## Task goal
Render every entry exactly as it appears.

(Rows from an object dataset)
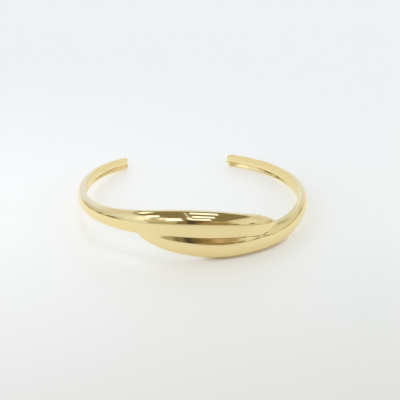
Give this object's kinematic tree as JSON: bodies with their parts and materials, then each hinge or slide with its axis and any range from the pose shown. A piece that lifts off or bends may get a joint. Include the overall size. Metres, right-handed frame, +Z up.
{
  "type": "open cuff bracelet",
  "caption": "Open cuff bangle in polished gold-tone metal, its slim arms widening into two overlapping domed leaves at the front.",
  "frame": {"origin": "middle of the cuff's bounding box, on the table it rests on", "axes": "+Z up from the table, -Y towards the overlapping leaves, +Y towards the open gap, +X to the right"},
  "size_m": [0.062, 0.0566, 0.0135],
  "materials": {
    "gold": "mirror polished, gold plated"
  },
  "bodies": {
    "root": {"cuff": "gold"}
  },
  "joints": []
}
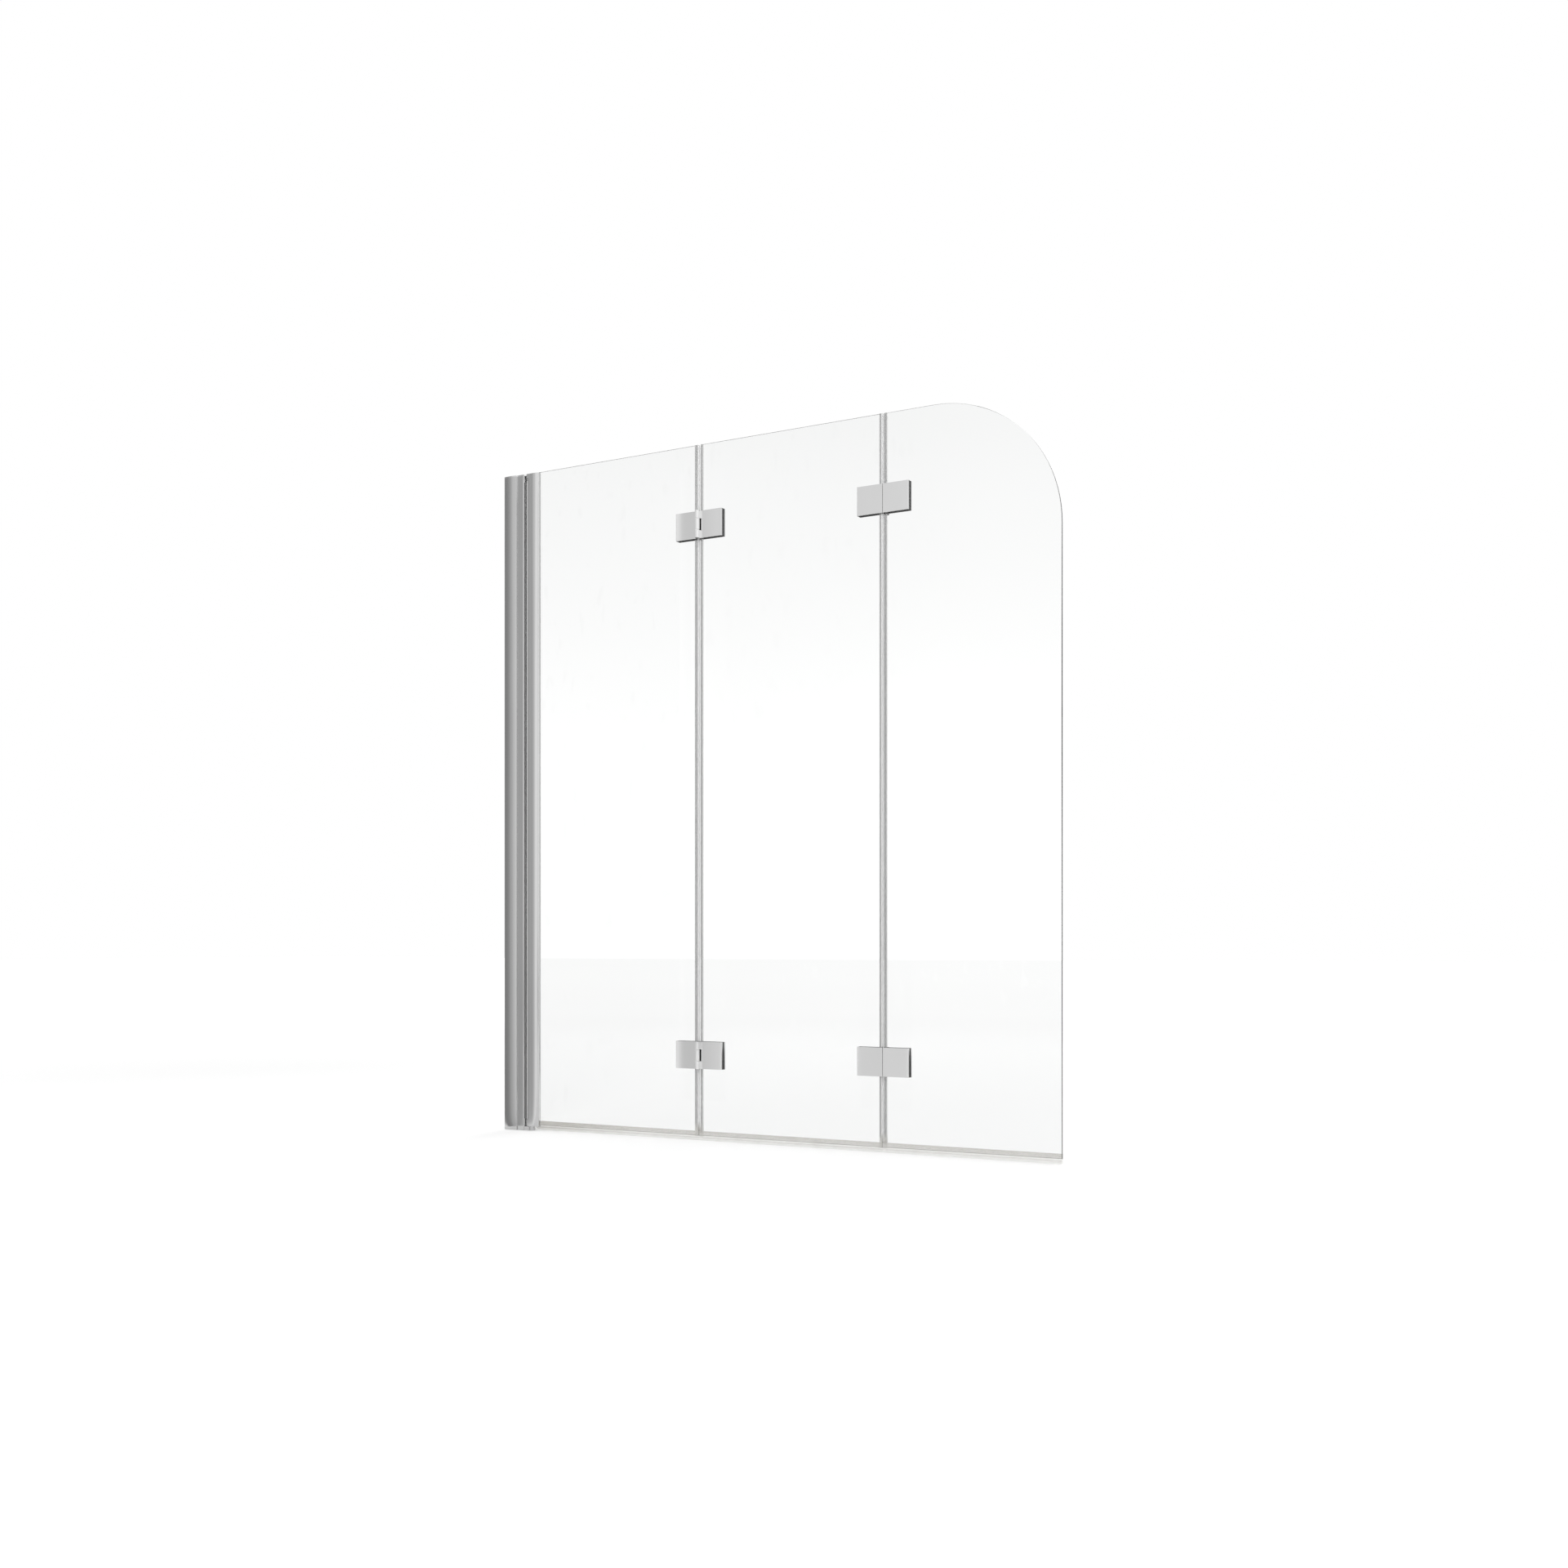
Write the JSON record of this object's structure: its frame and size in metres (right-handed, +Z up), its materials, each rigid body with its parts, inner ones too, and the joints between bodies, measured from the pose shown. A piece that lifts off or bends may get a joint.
{
  "type": "folding bath screen",
  "caption": "Folding clear-glass bath screen on a wall channel and a pivoting profile, with glass-to-glass clamp hinges, clear seals and a large round free corner.",
  "frame": {"origin": "on the wall plane, at the bottom of the wall channel, which is the level of the bath rim, in the middle of the glass thickness", "axes": "+X away from the wall along the screen, +Y into the bath, +Z up"},
  "size_m": [1.25, 0.0369, 1.4015],
  "materials": {
    "polished_aluminium": "polished",
    "chrome_plate": "polished",
    "stainless_steel": "plain",
    "grey_plastic": "matt",
    "white_nylon": "matt",
    "black_gasket": "matt",
    "clear_seal": "translucent",
    "clear_glass": "polished"
  },
  "bodies": {
    "wall_side": {"wall_channel": "polished_aluminium", "channel_cap": "chrome_plate", "pivot_profile": "polished_aluminium", "fixing_screws": "stainless_steel", "fixing_screw_caps": "chrome_plate", "top_pivot_plate": "chrome_plate", "bottom_pivot_block": "polished_aluminium", "pivot_plate_screws": "stainless_steel", "pivot_pins": "stainless_steel", "gap_seal": "grey_plastic"},
    "panel_1": {"hinge_profile": "polished_aluminium", "hinge_end_blocks": "polished_aluminium", "hinge_profile_plugs": "grey_plastic", "pivot_bushes": "white_nylon", "glazing_gasket": "clear_seal", "glass_1": "clear_glass", "panel_1_edge_seal": "clear_seal", "bottom_seal_1": "clear_seal", "hinge_1_lower_left_knuckle_plate": "chrome_plate", "hinge_1_lower_left_clamp_plate": "chrome_plate", "hinge_1_upper_left_knuckle_plate": "chrome_plate", "hinge_1_upper_left_clamp_plate": "chrome_plate", "hinge_1_left_gaskets": "black_gasket", "hinge_1_left_screws": "stainless_steel", "hinge_1_pins": "stainless_steel"},
    "panel_2": {"glass_2": "clear_glass", "panel_2_left_seal": "clear_seal", "panel_2_right_seal": "clear_seal", "bottom_seal_2": "clear_seal", "hinge_1_lower_right_knuckle_plate": "chrome_plate", "hinge_1_lower_right_clamp_plate": "chrome_plate", "hinge_1_upper_right_knuckle_plate": "chrome_plate", "hinge_1_upper_right_clamp_plate": "chrome_plate", "hinge_1_right_gaskets": "black_gasket", "hinge_1_right_screws": "stainless_steel", "hinge_1_bushes": "white_nylon", "hinge_2_lower_left_knuckle_plate": "chrome_plate", "hinge_2_lower_left_clamp_plate": "chrome_plate", "hinge_2_upper_left_knuckle_plate": "chrome_plate", "hinge_2_upper_left_clamp_plate": "chrome_plate", "hinge_2_left_gaskets": "black_gasket", "hinge_2_left_screws": "stainless_steel", "hinge_2_pins": "stainless_steel"},
    "panel_3": {"glass_3": "clear_glass", "panel_3_edge_seal": "clear_seal", "bottom_seal_3": "clear_seal", "hinge_2_lower_right_knuckle_plate": "chrome_plate", "hinge_2_lower_right_clamp_plate": "chrome_plate", "hinge_2_upper_right_knuckle_plate": "chrome_plate", "hinge_2_upper_right_clamp_plate": "chrome_plate", "hinge_2_right_gaskets": "black_gasket", "hinge_2_right_screws": "stainless_steel", "hinge_2_bushes": "white_nylon"}
  },
  "joints": [
    {"name": "wall_pivot", "type": "hinge", "parent": "wall_side", "child": "panel_1", "pos_m": [0.062, 0, 0], "axis": [0, 0, 1], "range_deg": [0, 90]},
    {"name": "fold_1", "type": "hinge", "parent": "panel_1", "child": "panel_2", "pos_m": [0.4865, -0.013, 0], "axis": [0, 0, -1], "range_deg": [0, 180]},
    {"name": "fold_2", "type": "hinge", "parent": "panel_2", "child": "panel_3", "pos_m": [0.8965, 0.013, 0], "axis": [0, 0, 1], "range_deg": [0, 180]}
  ]
}
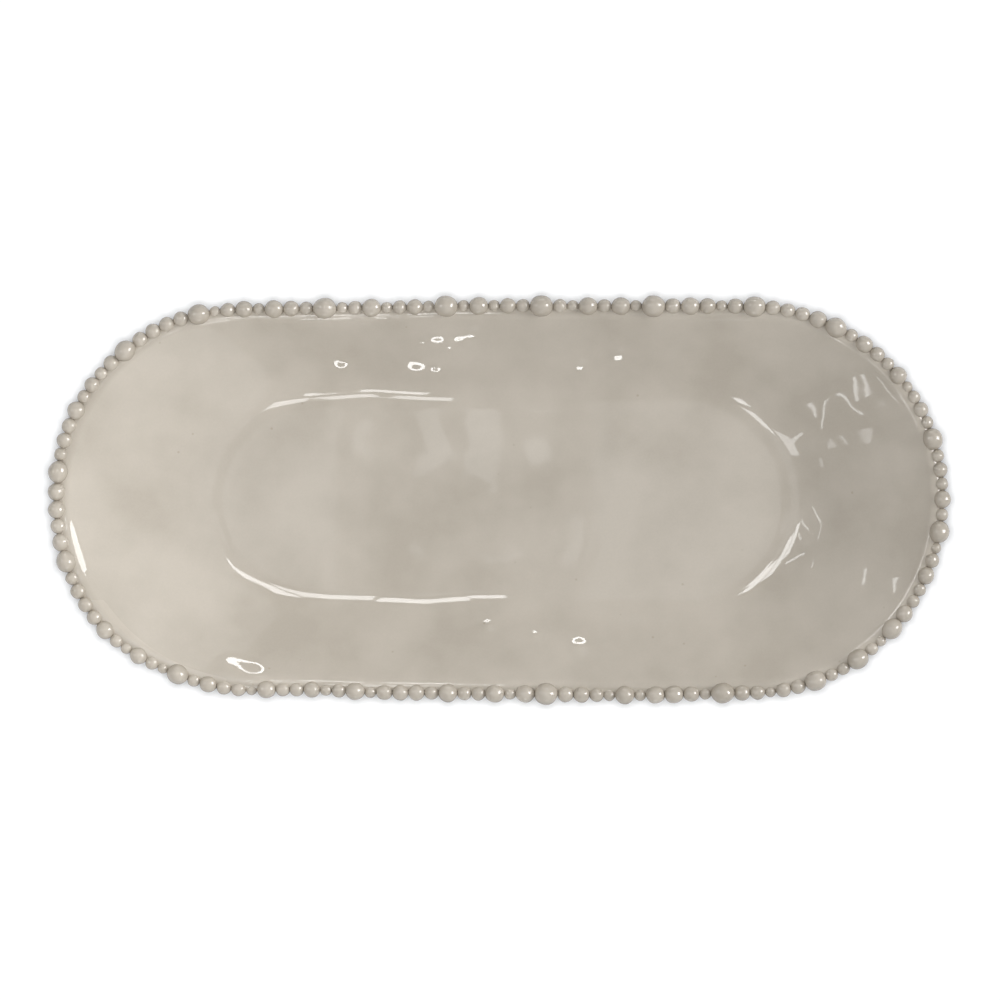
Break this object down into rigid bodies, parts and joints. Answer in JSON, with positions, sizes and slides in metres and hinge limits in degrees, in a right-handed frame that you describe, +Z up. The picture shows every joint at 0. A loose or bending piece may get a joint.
{
  "type": "asparagus plate",
  "caption": "Deep oblong stoneware serving plate on a foot ring, with a flat floor, sloping walls and a lip edged all round with hand-rolled clay beads of mixed sizes.",
  "frame": {"origin": "centre of the box of the plate, at the plane that the foot ring rests on", "axes": "+X along the plate, towards the right of the picture; +Y across it, towards the top of the picture; +Z up, out of the well"},
  "size_m": [0.4509, 0.2051, 0.0444],
  "materials": {
    "dish_glaze": "glossy warm grey stoneware glaze, thinner and lighter over edges",
    "bead_glaze": "glossy warm grey stoneware glaze, pooled darker in the creases between beads",
    "bare_clay": "bare fired stoneware, matt"
  },
  "bodies": {
    "root": {"dish": "dish_glaze", "foot_ring": "bare_clay", "beads_back_tiny": "bead_glaze", "beads_back_small": "bead_glaze", "beads_back_medium": "bead_glaze", "beads_back_large": "bead_glaze", "beads_back_giant": "bead_glaze", "beads_right_tiny": "bead_glaze", "beads_right_small": "bead_glaze", "beads_right_medium": "bead_glaze", "beads_right_large": "bead_glaze", "beads_right_giant": "bead_glaze", "beads_front_tiny": "bead_glaze", "beads_front_small": "bead_glaze", "beads_front_medium": "bead_glaze", "beads_front_large": "bead_glaze", "beads_front_giant": "bead_glaze", "beads_left_tiny": "bead_glaze", "beads_left_small": "bead_glaze", "beads_left_medium": "bead_glaze", "beads_left_large": "bead_glaze", "beads_left_giant": "bead_glaze"}
  },
  "joints": []
}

## Correct response
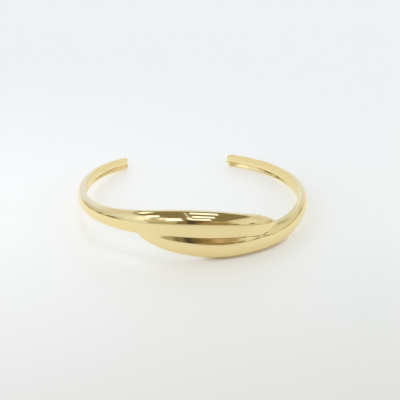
Give this object's kinematic tree as JSON: bodies with their parts and materials, then each hinge or slide with its axis and any range from the pose shown. A piece that lifts off or bends may get a joint. Include the overall size. Metres, right-handed frame, +Z up.
{
  "type": "open cuff bracelet",
  "caption": "Open cuff bangle in polished gold-tone metal, its slim arms widening into two overlapping domed leaves at the front.",
  "frame": {"origin": "middle of the cuff's bounding box, on the table it rests on", "axes": "+Z up from the table, -Y towards the overlapping leaves, +Y towards the open gap, +X to the right"},
  "size_m": [0.062, 0.0566, 0.0135],
  "materials": {
    "gold": "mirror polished, gold plated"
  },
  "bodies": {
    "root": {"cuff": "gold"}
  },
  "joints": []
}
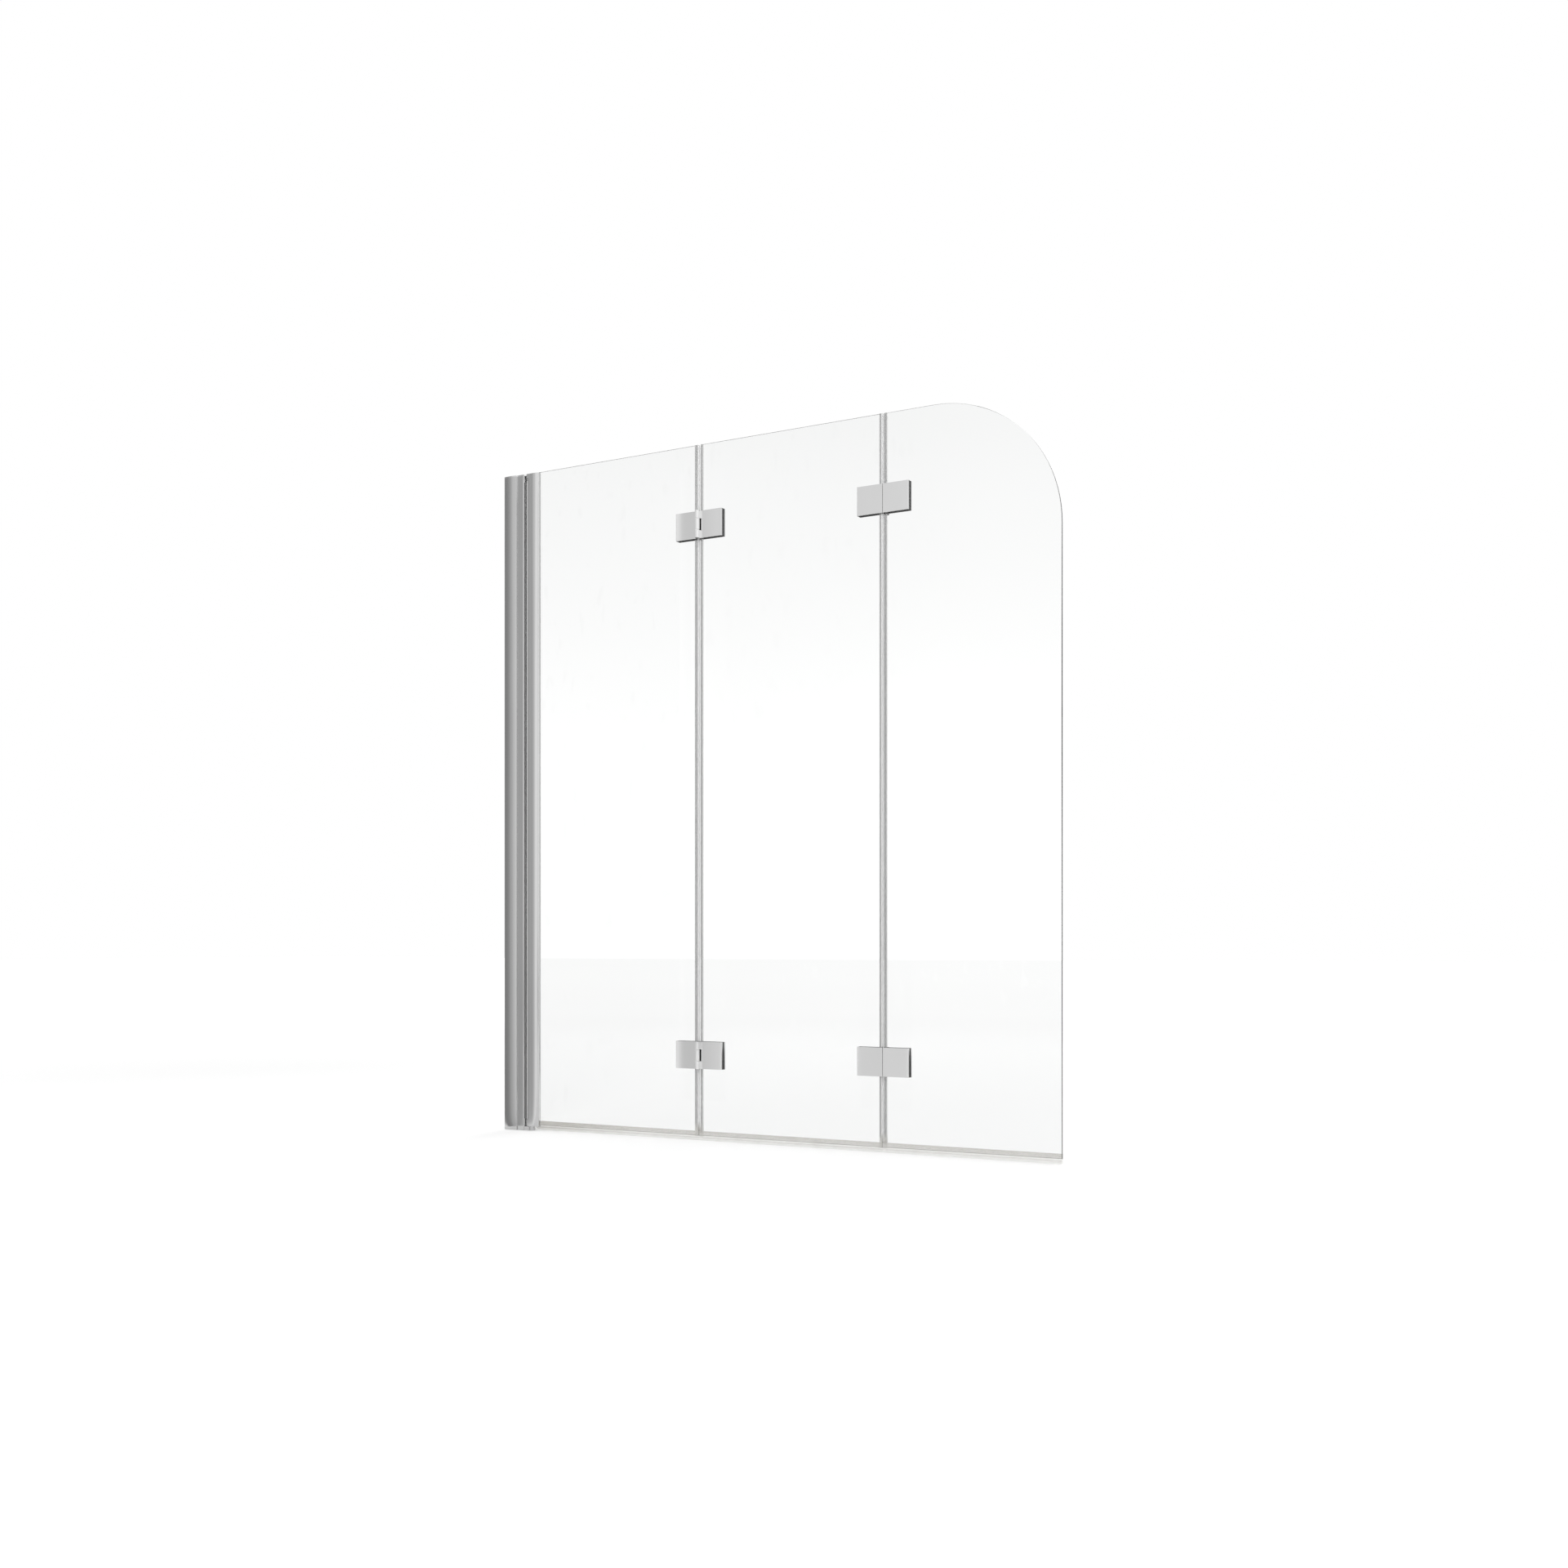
Write the JSON record of this object's structure: its frame and size in metres (right-handed, +Z up), its materials, each rigid body with its parts, inner ones too, and the joints between bodies, measured from the pose shown. A piece that lifts off or bends may get a joint.
{
  "type": "folding bath screen",
  "caption": "Folding clear-glass bath screen on a wall channel and a pivoting profile, with glass-to-glass clamp hinges, clear seals and a large round free corner.",
  "frame": {"origin": "on the wall plane, at the bottom of the wall channel, which is the level of the bath rim, in the middle of the glass thickness", "axes": "+X away from the wall along the screen, +Y into the bath, +Z up"},
  "size_m": [1.25, 0.0369, 1.4015],
  "materials": {
    "polished_aluminium": "polished",
    "chrome_plate": "polished",
    "stainless_steel": "plain",
    "grey_plastic": "matt",
    "white_nylon": "matt",
    "black_gasket": "matt",
    "clear_seal": "translucent",
    "clear_glass": "polished"
  },
  "bodies": {
    "wall_side": {"wall_channel": "polished_aluminium", "channel_cap": "chrome_plate", "pivot_profile": "polished_aluminium", "fixing_screws": "stainless_steel", "fixing_screw_caps": "chrome_plate", "top_pivot_plate": "chrome_plate", "bottom_pivot_block": "polished_aluminium", "pivot_plate_screws": "stainless_steel", "pivot_pins": "stainless_steel", "gap_seal": "grey_plastic"},
    "panel_1": {"hinge_profile": "polished_aluminium", "hinge_end_blocks": "polished_aluminium", "hinge_profile_plugs": "grey_plastic", "pivot_bushes": "white_nylon", "glazing_gasket": "clear_seal", "glass_1": "clear_glass", "panel_1_edge_seal": "clear_seal", "bottom_seal_1": "clear_seal", "hinge_1_lower_left_knuckle_plate": "chrome_plate", "hinge_1_lower_left_clamp_plate": "chrome_plate", "hinge_1_upper_left_knuckle_plate": "chrome_plate", "hinge_1_upper_left_clamp_plate": "chrome_plate", "hinge_1_left_gaskets": "black_gasket", "hinge_1_left_screws": "stainless_steel", "hinge_1_pins": "stainless_steel"},
    "panel_2": {"glass_2": "clear_glass", "panel_2_left_seal": "clear_seal", "panel_2_right_seal": "clear_seal", "bottom_seal_2": "clear_seal", "hinge_1_lower_right_knuckle_plate": "chrome_plate", "hinge_1_lower_right_clamp_plate": "chrome_plate", "hinge_1_upper_right_knuckle_plate": "chrome_plate", "hinge_1_upper_right_clamp_plate": "chrome_plate", "hinge_1_right_gaskets": "black_gasket", "hinge_1_right_screws": "stainless_steel", "hinge_1_bushes": "white_nylon", "hinge_2_lower_left_knuckle_plate": "chrome_plate", "hinge_2_lower_left_clamp_plate": "chrome_plate", "hinge_2_upper_left_knuckle_plate": "chrome_plate", "hinge_2_upper_left_clamp_plate": "chrome_plate", "hinge_2_left_gaskets": "black_gasket", "hinge_2_left_screws": "stainless_steel", "hinge_2_pins": "stainless_steel"},
    "panel_3": {"glass_3": "clear_glass", "panel_3_edge_seal": "clear_seal", "bottom_seal_3": "clear_seal", "hinge_2_lower_right_knuckle_plate": "chrome_plate", "hinge_2_lower_right_clamp_plate": "chrome_plate", "hinge_2_upper_right_knuckle_plate": "chrome_plate", "hinge_2_upper_right_clamp_plate": "chrome_plate", "hinge_2_right_gaskets": "black_gasket", "hinge_2_right_screws": "stainless_steel", "hinge_2_bushes": "white_nylon"}
  },
  "joints": [
    {"name": "wall_pivot", "type": "hinge", "parent": "wall_side", "child": "panel_1", "pos_m": [0.062, 0, 0], "axis": [0, 0, 1], "range_deg": [0, 90]},
    {"name": "fold_1", "type": "hinge", "parent": "panel_1", "child": "panel_2", "pos_m": [0.4865, -0.013, 0], "axis": [0, 0, -1], "range_deg": [0, 180]},
    {"name": "fold_2", "type": "hinge", "parent": "panel_2", "child": "panel_3", "pos_m": [0.8965, 0.013, 0], "axis": [0, 0, 1], "range_deg": [0, 180]}
  ]
}
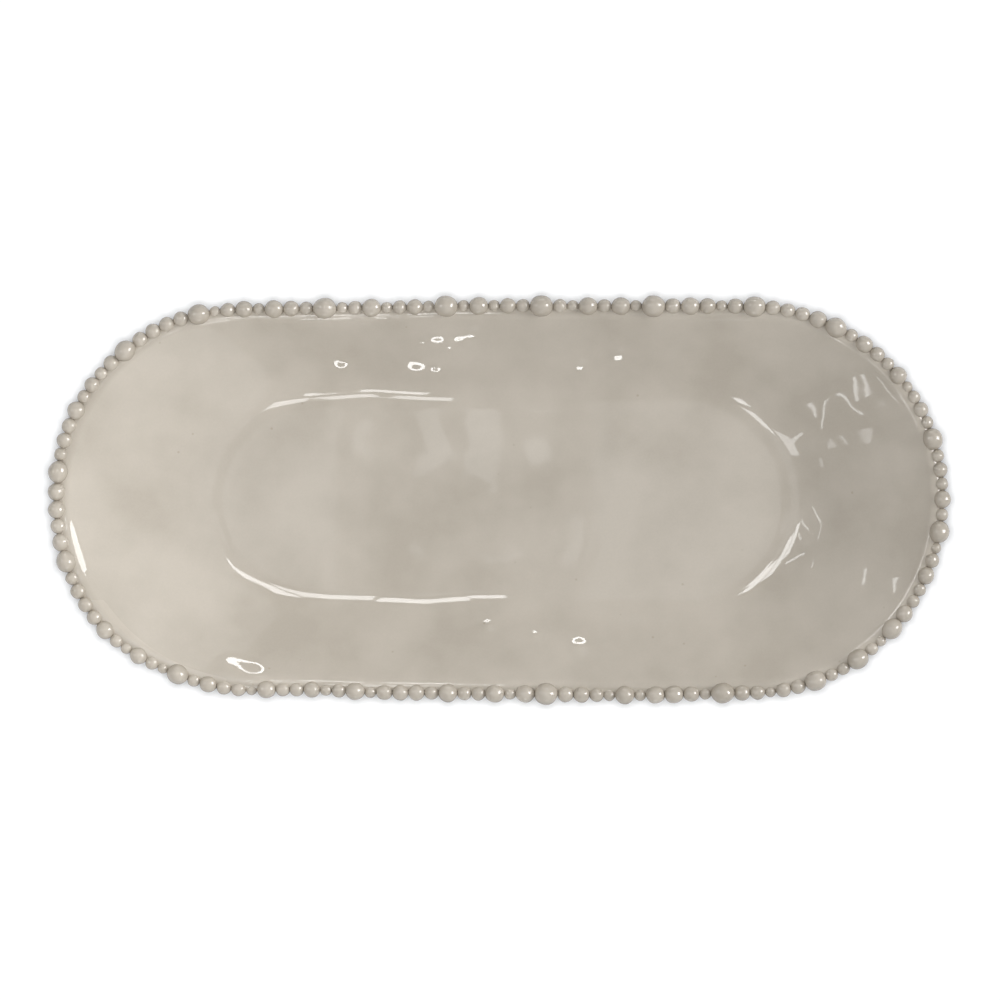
Break this object down into rigid bodies, parts and joints. Answer in JSON, with positions, sizes and slides in metres and hinge limits in degrees, in a right-handed frame that you describe, +Z up. The picture shows every joint at 0. A loose or bending piece may get a joint.
{
  "type": "asparagus plate",
  "caption": "Deep oblong stoneware serving plate on a foot ring, with a flat floor, sloping walls and a lip edged all round with hand-rolled clay beads of mixed sizes.",
  "frame": {"origin": "centre of the box of the plate, at the plane that the foot ring rests on", "axes": "+X along the plate, towards the right of the picture; +Y across it, towards the top of the picture; +Z up, out of the well"},
  "size_m": [0.4509, 0.2051, 0.0444],
  "materials": {
    "dish_glaze": "glossy warm grey stoneware glaze, thinner and lighter over edges",
    "bead_glaze": "glossy warm grey stoneware glaze, pooled darker in the creases between beads",
    "bare_clay": "bare fired stoneware, matt"
  },
  "bodies": {
    "root": {"dish": "dish_glaze", "foot_ring": "bare_clay", "beads_back_tiny": "bead_glaze", "beads_back_small": "bead_glaze", "beads_back_medium": "bead_glaze", "beads_back_large": "bead_glaze", "beads_back_giant": "bead_glaze", "beads_right_tiny": "bead_glaze", "beads_right_small": "bead_glaze", "beads_right_medium": "bead_glaze", "beads_right_large": "bead_glaze", "beads_right_giant": "bead_glaze", "beads_front_tiny": "bead_glaze", "beads_front_small": "bead_glaze", "beads_front_medium": "bead_glaze", "beads_front_large": "bead_glaze", "beads_front_giant": "bead_glaze", "beads_left_tiny": "bead_glaze", "beads_left_small": "bead_glaze", "beads_left_medium": "bead_glaze", "beads_left_large": "bead_glaze", "beads_left_giant": "bead_glaze"}
  },
  "joints": []
}